After we had finished, the waitress came along with the dessert menu and asked if we would like to see it, but I did not feel that I wanted to stay in the place any longer than I could help so we declined. Had we wanted a dessert, we would have had a choice of eight, from tiramisu through pannacotta or panettone to iced nougat or baked peaches with mascarpone and amaretti biscuits. Prices range from £3.95 to £4.95.
We asked for the bill, to which a 10% service charge is added but is indicated as optional. Our total came to £20.29 including the service charge, so we decided to pay £20. I didn't have any criticism of the service as my elder son had had, but whether it is not so good at busier times I do not know. After settling the bill we were given a voucher for 'two for the price of one' to use in January, but I don't feel a great deal of enthusiasm about going again, even with a special offer. Had we been seated at the front of the restaurant with a view of Gunwharf's Canalside rather than an open rubbish bin, I might have felt inclined to go back and sample something from the main menu, so it's a shame the waitress sat us where she did.
The toilets are located on the first floor, but according to Strada's website there are 'accessible toilets'. Step-free access to the restaurant does make it disabled friendly. The outside seating would be very pleasant in warmer weather. There is a further seating area upstairs as well, with one or two round tables suitable for groups.

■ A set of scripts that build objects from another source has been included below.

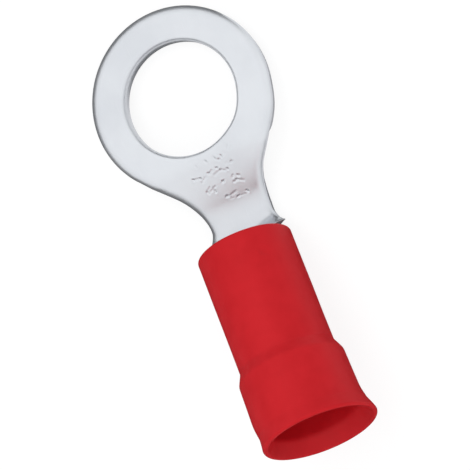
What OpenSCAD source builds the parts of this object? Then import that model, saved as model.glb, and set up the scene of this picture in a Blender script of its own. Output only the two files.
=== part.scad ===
// Insulated ring terminal: a stamped and rolled copper terminal in a moulded vinyl sleeve.
// Row frame: origin at the stud hole's centre on the tongue's underside, +Z up out of the
// tongue, +X towards the wire entry. The barrel has a frame of its own, set by at_barrel().

/* [Ring] */
// Outside diameter of the ring
ring_d = 8.4; // [7.6:0.1:9.6]
// Diameter of the stud hole
stud_hole_d = 5.2; // [4.2:0.1:5.6]
// Thickness of the sheet that the whole terminal is stamped from
sheet_t = 0.8; // [0.6:0.05:0.9]

/* [Neck] */
// Width of the neck between ring and barrel
neck_w = 3; // [2.4:0.1:3.3]
// Angle between the neck's length and the straight shoulders that run to it from the ring
shoulder_deg = 40; // [36:1:46]
// Radius of the hollow curve from a shoulder into the neck
neck_blend_r = 3; // [2.4:0.1:3.6]
// Distance from the stud hole's centre to the sleeve's front end
hole_to_sleeve = 7.35; // [7:0.05:11]

/* [Step from the ring's level down to the barrel's bottom wall] */
// Height of the barrel's axis above the tongue's underside, at the sleeve's front end
axis_height = 0.5; // [0:0.05:1]
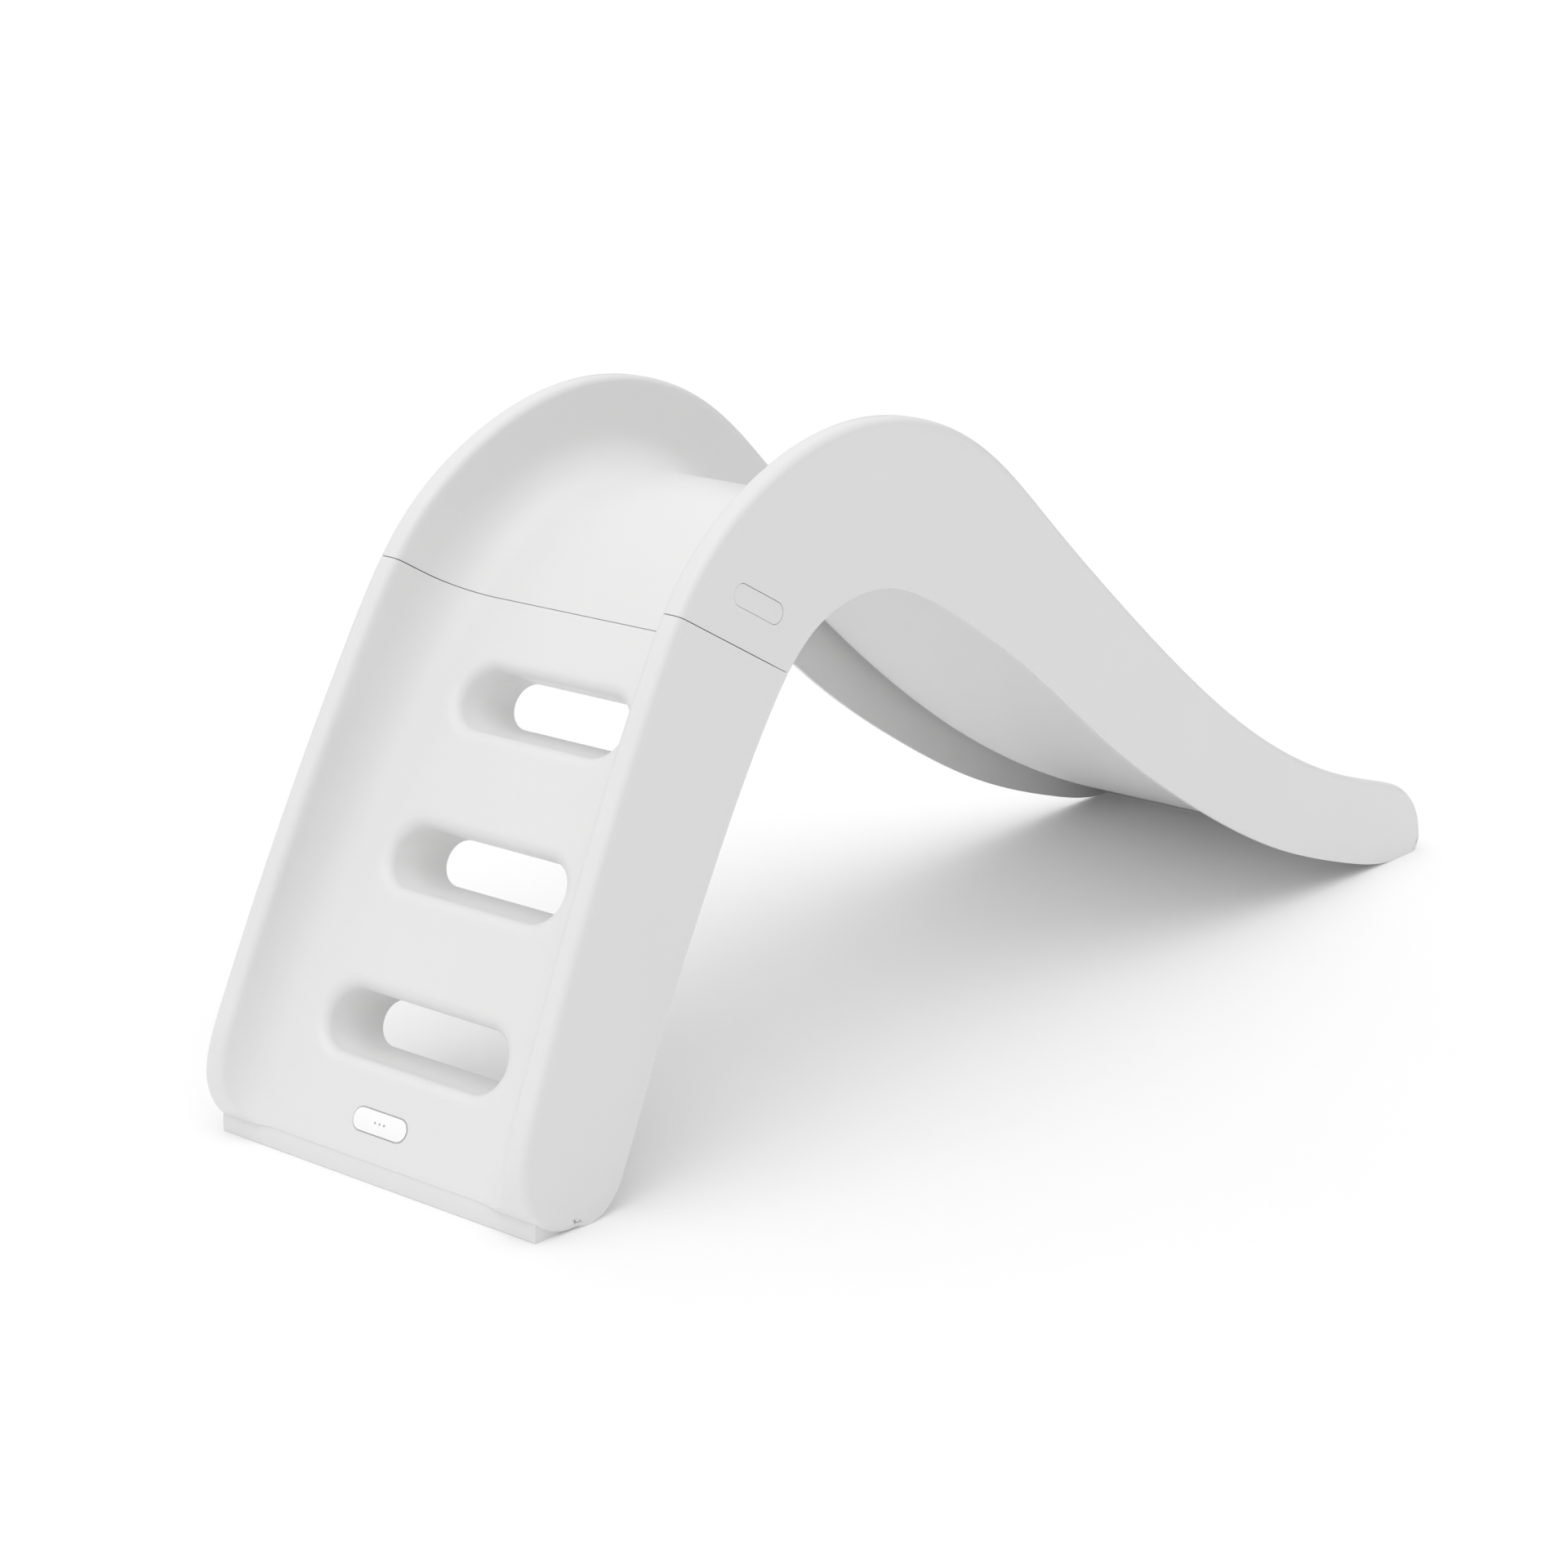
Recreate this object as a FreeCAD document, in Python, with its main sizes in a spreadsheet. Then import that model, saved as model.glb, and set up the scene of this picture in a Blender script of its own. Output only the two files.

It's hard to say whether I recommend Strada or not. If you go at a quiet time and choose your table carefully, you could have lunch and a drink for under £8 or something possibly more interesting from the main menu. If you are an ardent fan of purple-sprouting broccoli, be prepared for disappointment. But as far as I am concerned, Strada need to think carefully about what happens at the bar that should really be happening in the kitchen, away from the eyes of their customers.
Opening hours are from 11.30am until 11pm (Sunday until 10.30pm).